As for elevated shelf empires, with my experience it starts as a simple long straight display shelf with stud-found-and-screwed supports.

Then as soon as curiosity makes you add power to see something move on it, a door to expansion is opened that you can’t easily back out of.

It only grows into more, and eventually ends up going full circle.

The suspended span over the doorway gains attention very swiftly and easily as an engineering and design focal point. All-thread, painted square tubing, washers and several types of nuts.

All but one locomotive on the roster have navigated the line for a good amount of hours. Periodic track cleaning is all that is needed to keep it going.

Hartland Dunkirk #7 is the real motive power muscle, navigating R1 curves with ease and twin-motor gusto.

Solo and shuttle operations with various 0-4-0s works well too, running in either direction with no switches and lots of mixed sized equipment. The shaft of brightness behind is a later addition of an LED rope light from Home Depot, creating a low-sunset silhouette effect, and becoming a curious way to light the room.

Then when the lights go down in the evening, things get interesting.

Looks great Nick. Nice touch with the light rope.

Cliff Jennings said:

Looks great Nick. Nice touch with the light rope.

Thank you. It has brought lots of enjoyment to me and others, and being low cost and low maintenance is a boon. Being up high also means it remains out of the way regardless of what’s going on in the room, either with occupants or furniture.

Had I bought two of the rope lengths, they would have neatly encompassed the entire length of the shelving along the walls. Haven’t gotten around to that for whatever reason but have contemplated it several times. As it is, only 2 of 4 walls are illuminated.

Here’s the viaduct with some “moon light”. It’s just a blue LED tape, soon to be run off another motion switch.

I like that set up Cliff especially the way you reused Bruce’s bridge.

I’m interested in learning more about the magnetic chain method for holding the loads on the log cars. I did a search here but came up empty. Can anyone help me?

Thanks, Tom

Nice “preservation” project, Cliff. I really like the moonlight.

Nick, that doorway span looks like a spot begging for an inverted truss bridge (

Tom Bowdler said:

I like that set up Cliff especially the way you reused Bruce’s bridge.

I’m interested in learning more about the magnetic chain method for holding the loads on the log cars. I did a search here but came up empty. Can anyone help me?

Thanks, Tom

Tom, I’m pretty sure I saw an article by Bruce in GR, but can’t find it. Maybe someone else knows?

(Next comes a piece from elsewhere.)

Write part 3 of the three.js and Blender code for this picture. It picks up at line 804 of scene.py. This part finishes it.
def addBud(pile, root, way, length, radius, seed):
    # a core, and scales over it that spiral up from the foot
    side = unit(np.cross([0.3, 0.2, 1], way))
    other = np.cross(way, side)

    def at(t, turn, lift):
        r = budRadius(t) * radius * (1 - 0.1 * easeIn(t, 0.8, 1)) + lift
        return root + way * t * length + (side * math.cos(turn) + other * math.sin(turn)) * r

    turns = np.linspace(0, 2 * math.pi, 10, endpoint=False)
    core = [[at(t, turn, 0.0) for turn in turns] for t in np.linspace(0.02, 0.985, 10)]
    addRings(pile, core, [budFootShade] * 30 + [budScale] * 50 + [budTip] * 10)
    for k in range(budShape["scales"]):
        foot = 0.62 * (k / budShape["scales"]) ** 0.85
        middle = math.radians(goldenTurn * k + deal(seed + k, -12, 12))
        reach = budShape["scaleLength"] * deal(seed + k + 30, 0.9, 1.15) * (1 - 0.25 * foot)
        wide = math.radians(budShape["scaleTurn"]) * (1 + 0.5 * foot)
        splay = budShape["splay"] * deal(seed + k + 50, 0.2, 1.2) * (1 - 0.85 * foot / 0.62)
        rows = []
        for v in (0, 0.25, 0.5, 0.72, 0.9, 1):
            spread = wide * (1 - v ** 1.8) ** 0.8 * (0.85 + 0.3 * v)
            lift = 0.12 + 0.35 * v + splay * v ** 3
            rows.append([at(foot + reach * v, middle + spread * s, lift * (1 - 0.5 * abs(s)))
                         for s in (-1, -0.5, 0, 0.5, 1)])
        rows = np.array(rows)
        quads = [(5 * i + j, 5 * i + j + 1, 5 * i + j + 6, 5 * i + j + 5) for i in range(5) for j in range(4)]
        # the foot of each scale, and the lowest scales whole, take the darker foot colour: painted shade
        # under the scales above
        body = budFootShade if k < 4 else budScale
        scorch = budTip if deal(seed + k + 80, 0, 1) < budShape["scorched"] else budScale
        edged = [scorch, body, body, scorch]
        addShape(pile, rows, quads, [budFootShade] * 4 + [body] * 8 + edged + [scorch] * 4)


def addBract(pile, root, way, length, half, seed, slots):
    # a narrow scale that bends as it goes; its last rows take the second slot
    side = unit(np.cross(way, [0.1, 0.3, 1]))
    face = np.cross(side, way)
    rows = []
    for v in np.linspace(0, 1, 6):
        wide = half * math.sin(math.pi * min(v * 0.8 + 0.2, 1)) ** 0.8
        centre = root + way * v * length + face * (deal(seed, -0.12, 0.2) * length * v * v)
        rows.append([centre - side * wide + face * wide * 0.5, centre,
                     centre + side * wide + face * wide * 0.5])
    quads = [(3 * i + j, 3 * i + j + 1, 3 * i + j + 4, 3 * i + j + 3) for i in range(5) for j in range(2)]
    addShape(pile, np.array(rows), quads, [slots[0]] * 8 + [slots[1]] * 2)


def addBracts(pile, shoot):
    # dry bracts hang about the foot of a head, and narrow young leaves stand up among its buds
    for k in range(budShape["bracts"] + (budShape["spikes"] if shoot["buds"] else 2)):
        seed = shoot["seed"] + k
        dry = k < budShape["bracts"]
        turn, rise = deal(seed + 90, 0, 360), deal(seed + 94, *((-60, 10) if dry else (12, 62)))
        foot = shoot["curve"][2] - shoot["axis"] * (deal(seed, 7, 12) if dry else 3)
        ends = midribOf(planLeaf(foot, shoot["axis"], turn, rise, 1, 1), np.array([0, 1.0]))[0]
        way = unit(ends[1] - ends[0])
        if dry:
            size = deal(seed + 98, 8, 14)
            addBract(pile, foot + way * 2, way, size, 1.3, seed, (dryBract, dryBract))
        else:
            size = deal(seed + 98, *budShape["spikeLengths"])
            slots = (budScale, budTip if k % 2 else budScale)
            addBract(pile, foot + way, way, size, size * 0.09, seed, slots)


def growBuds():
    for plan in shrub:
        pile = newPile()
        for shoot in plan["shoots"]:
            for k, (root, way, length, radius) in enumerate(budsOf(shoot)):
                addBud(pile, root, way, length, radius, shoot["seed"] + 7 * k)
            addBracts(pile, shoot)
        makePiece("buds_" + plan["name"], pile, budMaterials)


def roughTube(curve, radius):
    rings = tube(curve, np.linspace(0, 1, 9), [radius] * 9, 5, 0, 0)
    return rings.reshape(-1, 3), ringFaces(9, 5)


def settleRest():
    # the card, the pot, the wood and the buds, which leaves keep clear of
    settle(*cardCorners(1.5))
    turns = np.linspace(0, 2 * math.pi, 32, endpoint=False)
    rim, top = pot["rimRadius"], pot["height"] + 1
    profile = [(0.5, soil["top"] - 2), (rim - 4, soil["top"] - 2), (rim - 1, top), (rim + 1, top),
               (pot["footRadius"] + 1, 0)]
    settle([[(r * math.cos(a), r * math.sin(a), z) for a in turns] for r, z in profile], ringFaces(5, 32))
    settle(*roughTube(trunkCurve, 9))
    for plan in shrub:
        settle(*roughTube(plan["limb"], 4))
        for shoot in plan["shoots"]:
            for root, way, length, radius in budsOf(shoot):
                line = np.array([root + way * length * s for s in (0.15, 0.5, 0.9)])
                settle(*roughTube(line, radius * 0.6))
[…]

However, Bruce did describe the process in an MLS thread:

DefaultMaking log loads removable

I have a bunch of log skeleton cars that I made from Don Winter kits awhile back. Up until now, the skeletons have either been loaded or empty.

However, when I operate, I want them to either be loaded or empty - and I didn’t want to swap out loaded cars for empties; or vice versa.

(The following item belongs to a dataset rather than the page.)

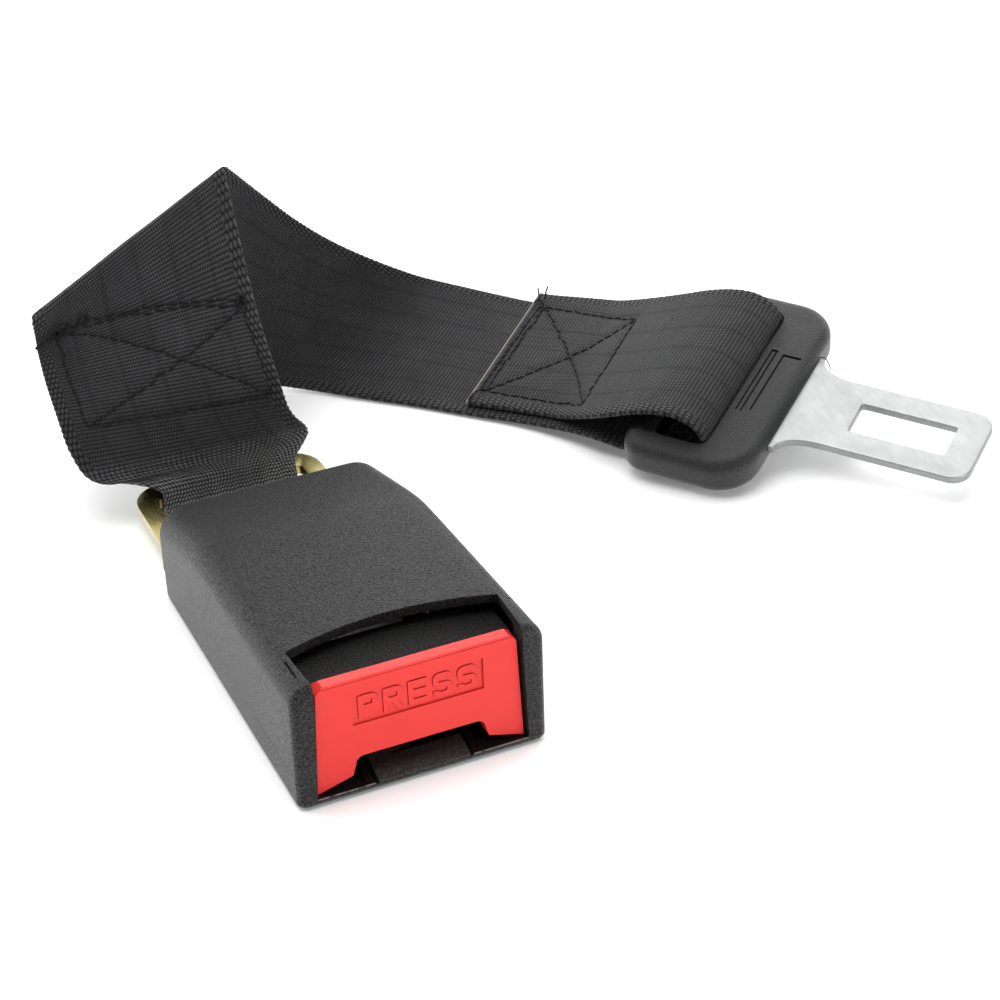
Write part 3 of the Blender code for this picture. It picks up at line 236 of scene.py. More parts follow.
# %% Node helpers
class Finish:
    """A material under construction: its node tree, its shader and short calls to add nodes."""

    def __init__(self, name, colour, roughness, metallic=0.0, specular=0.5):
        self.material = bpy.data.materials.new(name)
        self.material.use_nodes = True
        self.tree = self.material.node_tree
        self.shader = self.tree.nodes["Principled BSDF"]
        self.set("Base Color", (*colour, 1.0))
        self.set("Roughness", roughness)
        self.set("Metallic", metallic)
        self.set("Specular IOR Level", specular)
        self.place = self.tree.nodes.new("ShaderNodeTexCoord").outputs["Object"]

    def set(self, socket, value):
        """Give one of the shader's sockets a fixed value."""
        self.shader.inputs[socket].default_value = value

    def link(self, output, socket):
        """Join a node's output to a socket: the shader's, by its name, or any other."""
        target = self.shader.inputs[socket] if isinstance(socket, str) else socket
        self.tree.links.new(output, target)

    def feed(self, socket, value):
        """Put a number or another node's output into a socket."""
        if isinstance(value, (int, float)):
            socket.default_value = value
        else:
            self.tree.links.new(value, socket)

    def math(self, operation, first, second=0.0, third=0.0):
        """One Math node, fed with numbers or with other nodes' outputs."""
        node = self.tree.nodes.new("ShaderNodeMath")
        node.operation = operation
        for socket, value in zip(node.inputs, (first, second, third)):
            self.feed(socket, value)
        return node.outputs[0]

    def product(self, first, *others):
        """Two or more numbers or outputs multiplied together."""
        for other in others:
            first = self.math("MULTIPLY", first, other)
        return first

    def total(self, first, *others):
        """Two or more numbers or outputs added up."""
        for other in others:
            first = self.math("ADD", first, other)
        return first

    def minus(self, first, second):
        """First less second."""
        return self.math("SUBTRACT", first, second)

    def noise(self, scale, detail=3.0, roughness=0.55, where=None):
        """Smooth noise from 0 to 1, on object coordinates unless it is told where."""
        node = self.tree.nodes.new("ShaderNodeTexNoise")
        node.inputs["Scale"].default_value = scale
        node.inputs["Detail"].default_value = detail
        node.inputs["Roughness"].default_value = roughness
        self.tree.links.new(where or self.place, node.inputs["Vector"])
        return node.outputs["Fac"]

    def stretched(self, scale):
        """Object coordinates multiplied by a different number along each axis."""
        node = self.tree.nodes.new("ShaderNodeMapping")
        node.inputs["Scale"].default_value = scale
        self.tree.links.new(self.place, node.inputs["Vector"])
        return node.outputs["Vector"]

    def spread(self, value, low, high, to_low, to_high):
        """Map a number from one span to another, held at both ends."""
        node = self.tree.nodes.new("ShaderNodeMapRange")
        for socket, number in zip(node.inputs, (value, low, high, to_low, to_high)):
            self.feed(socket, number)
        return node.outputs[0]

    def blend(self, share, first, second):
        """The colour first * (1 - share) + second * share."""
        node = self.tree.nodes.new("ShaderNodeMix")
        node.data_type = "RGBA"
        self.feed(node.inputs["Factor"], share)
        for socket, colour in ((node.inputs["A"], first), (node.inputs["B"], second)):
            if isinstance(colour, tuple):
                socket.default_value = (*colour, 1.0)
            else:
                self.tree.links.new(colour, socket)
        return node.outputs["Result"]

    def bump(self, height, distance, strength=1.0):
        """Tilt the surface normals by a height field; distance is the height in metres at a value of 1."""
        node = self.tree.nodes.new("ShaderNodeBump")
        node.inputs["Distance"].default_value = distance
        node.inputs["Strength"].default_value = strength
        self.tree.links.new(height, node.inputs["Height"])
        self.tree.links.new(node.outputs["Normal"], self.shader.inputs["Normal"])


# %% [markdown]
# Moulded black plastic is told by its grain, and by how little it shines. Nearly all of its light is the
# room's reflection, so the colour itself is close to black. One noise drives both the bump and the gloss:
# pits are dull, and crests catch the light. The same noise puts pale flecks into the colour on the crests,
# which are painted glints. A flat grey would look chalky beside it.

# %% Moulded plastics
def grained_plastic(name, colour, light, roughness, grain, depth, dull, shiny):
    """Spark-eroded plastic: a fine noise is its height, its gloss and its painted glints; a slow one varies
    the glints.
    """
    finish = Finish(name, colour, roughness)
    fine = finish.noise(grain, 3.0, 0.75)
    slow = finish.noise(60, 3.0)
    # Painted glints: the highest crests of the grain get the paler colour.
    painted_glint = finish.spread(fine, 0.55, 0.72, 0.0, 1.0)
    share = finish.product(painted_glint, finish.spread(slow, 0.3, 0.75, 0.35, 1.0))
    finish.link(finish.blend(share, colour, light), "Base Color")
    finish.link(finish.spread(fine, 0.36, 0.64, dull, shiny), "Specular IOR Level")
    finish.bump(fine, depth, 0.8)
    return finish.material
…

What I needed was a way to securely hold the logs in place. Of course I already had chains to do this, but I needed a connection that would be not only strong, but also easy to connect and unconnect. And, if the chain falls off the empty, there IS a danger of it catching on a switch or something else that will derail the car. Ask me how I know. Wink

Back when I was working on operating gladhands (…ic.php?id=8589), I ordered lots of different magnet types from One of the types that didn’t work for gladhands looked like it could work for connecting the chains.

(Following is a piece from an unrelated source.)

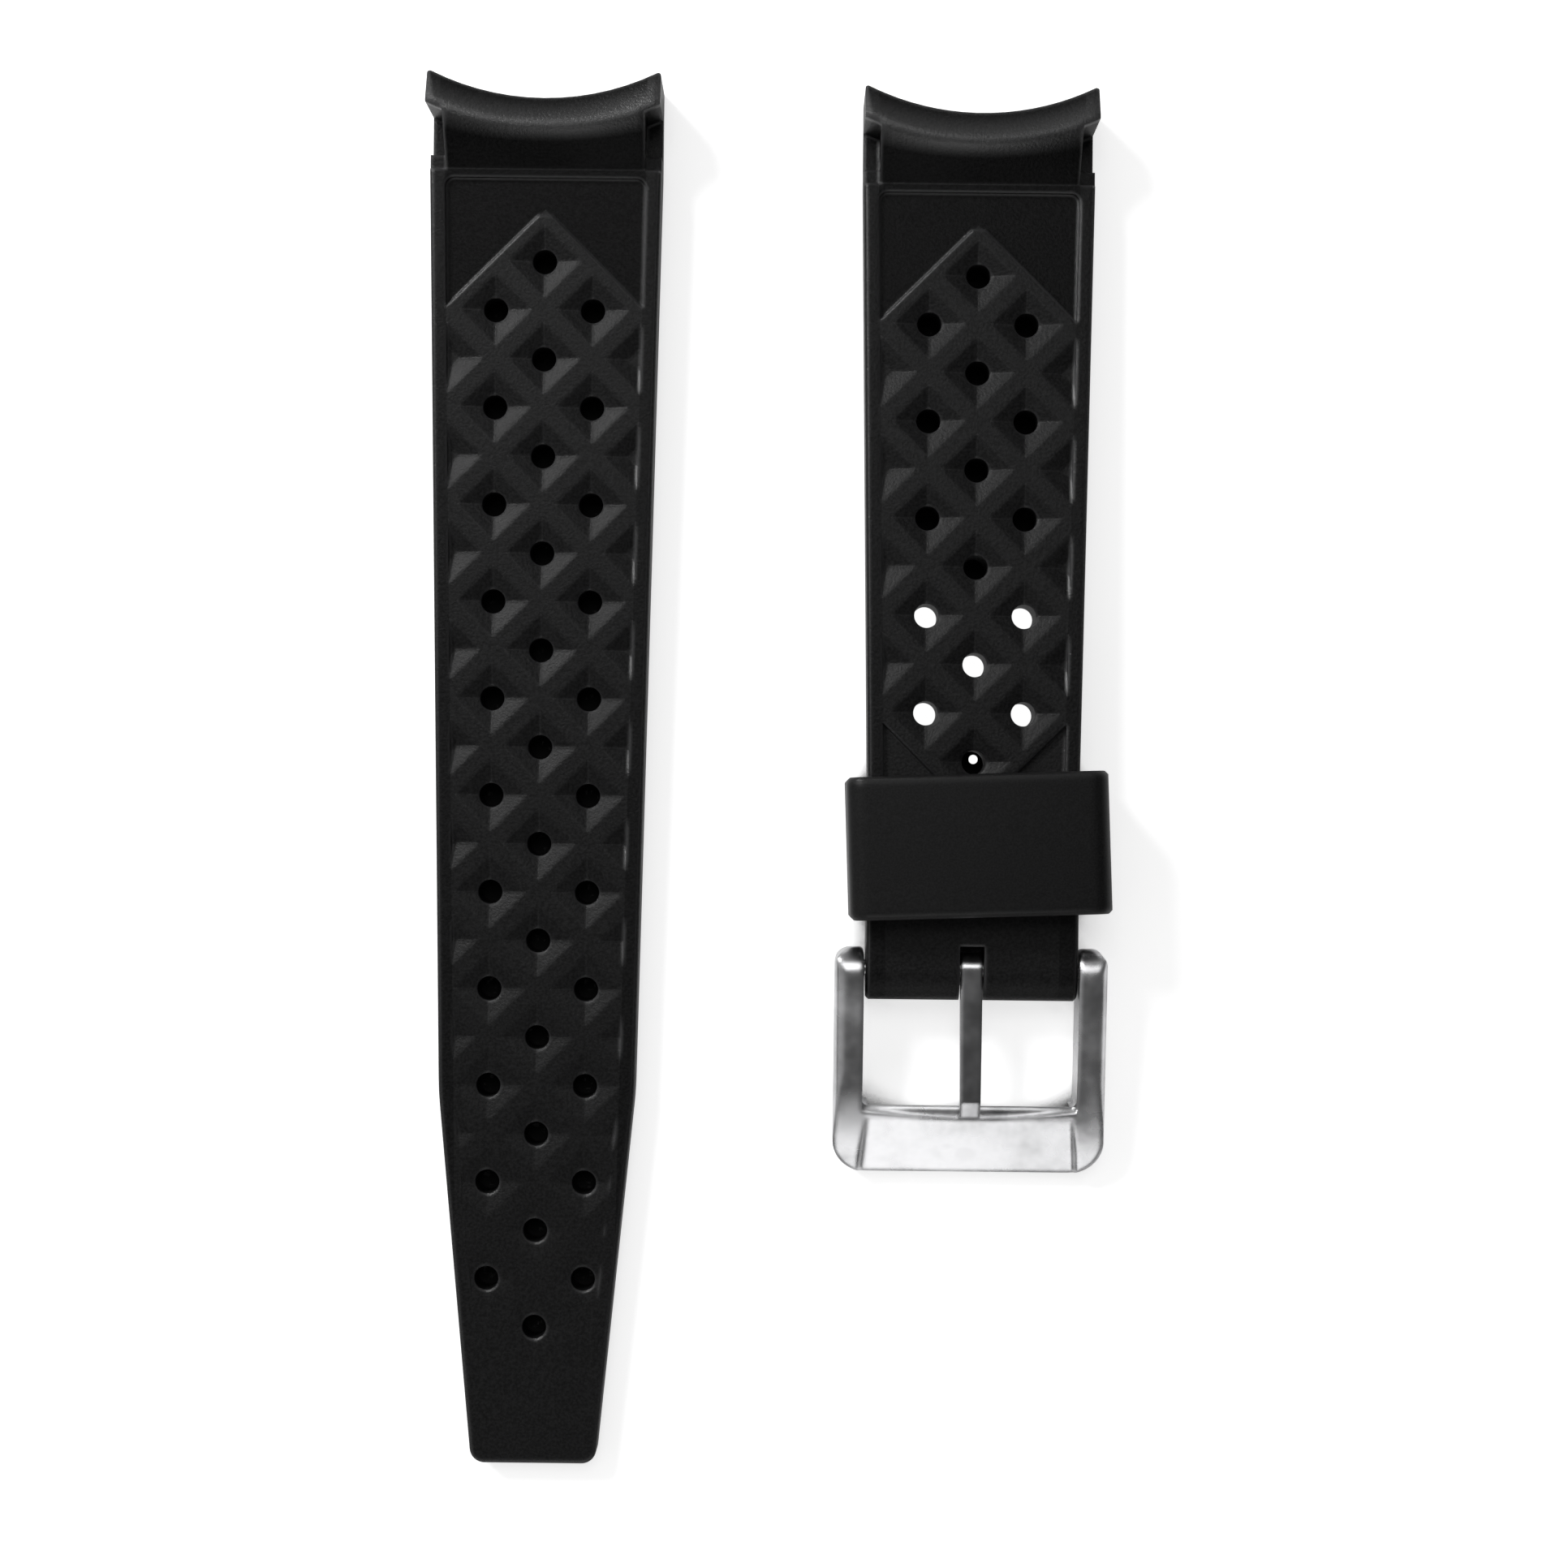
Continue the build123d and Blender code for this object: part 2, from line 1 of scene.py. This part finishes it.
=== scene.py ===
import math
import bpy
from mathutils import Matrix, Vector


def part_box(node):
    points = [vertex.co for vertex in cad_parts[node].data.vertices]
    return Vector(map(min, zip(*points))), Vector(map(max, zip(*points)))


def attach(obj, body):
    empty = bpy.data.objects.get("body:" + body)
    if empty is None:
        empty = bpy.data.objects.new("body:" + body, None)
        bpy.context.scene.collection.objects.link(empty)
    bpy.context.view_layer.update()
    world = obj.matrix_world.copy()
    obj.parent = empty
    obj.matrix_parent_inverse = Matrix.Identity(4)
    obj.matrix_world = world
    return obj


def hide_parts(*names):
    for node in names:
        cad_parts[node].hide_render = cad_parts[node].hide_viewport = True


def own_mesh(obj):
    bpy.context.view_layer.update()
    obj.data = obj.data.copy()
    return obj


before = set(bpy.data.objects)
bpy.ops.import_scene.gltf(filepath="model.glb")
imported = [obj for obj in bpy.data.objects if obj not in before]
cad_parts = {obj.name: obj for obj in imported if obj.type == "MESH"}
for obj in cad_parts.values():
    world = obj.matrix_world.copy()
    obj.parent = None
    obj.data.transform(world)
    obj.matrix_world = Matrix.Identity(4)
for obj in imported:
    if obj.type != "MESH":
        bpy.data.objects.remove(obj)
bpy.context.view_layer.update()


# Tail half: one long moulding of black rubber. The mould is blasted where the lattice is and
# smoother at the panel and the fitted end. The edges come out slightly soft and rub shiny in use,
# and the upper ones carry a painted highlight in a lighter colour.
def smooth_curves(node):
    """Joins a piece's facets, shades its curves smooth and keeps its folds and corners sharp."""
    facet_gap = 0.000002
    steepest_curve = math.radians(11.0)
    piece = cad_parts[node]
    for face in piece.data.polygons:
        face.use_smooth = True
    joined = piece.modifiers.new("joined_facets", "WELD")
    joined.merge_threshold = facet_gap
    corners = piece.modifiers.new("sharp_corners", "EDGE_SPLIT")
    corners.split_angle = steepest_curve
    return piece


def give_material(piece, material):
    piece.data.materials.clear()
    piece.data.materials.append(material)
    for face in piece.data.polygons:
        face.material_index = 0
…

I had some 1/8" diameter x 1/4" long cylinder magnets. What makes these interesting is that they are diametrically magnetized. They stick to the sides of the cylinders rather than the ends.
Another interesting thing I discovered is that my “brass” chain was magnetic! Perfect.

I first tried some epoxy to hold the magnets to the end of the chain, but this wasn’t very secure.

So, I tried some 1/8" ID aluminum tube cut into short sections and glued the magnet inside that.

When I punched the cylinder for drilling, it squished the ends which further helps to hold the magnet in place.

I drilled a small hole and routed some “S” hooks through them.

So, two chains, with a magnet on the end of each. I put the logs in place and pull the chains tight and place the magnet against the chain.

When it’s empty, I can just coil up the chain on top and it sticks to the magnets.

It works great. When it’s loaded, I can pick up the car by just the logs and there is no slipping at all.


And here’s a pic of one of his log cars on my shelf. Both sides have their own chains, so 4 chains total, each with its own magnet. They lace up and snug the logs together perfectly.

Thanks Mick and Cliff,

That looks like a great solution so I’ll check my chain when I get home in a couple of days to see if it’s magnetic. I have some dump cars that I will adapt that technique to as well.

I met Bruce at an operations session in Canada some years back and have always enjoyed his articles in Garden Railways.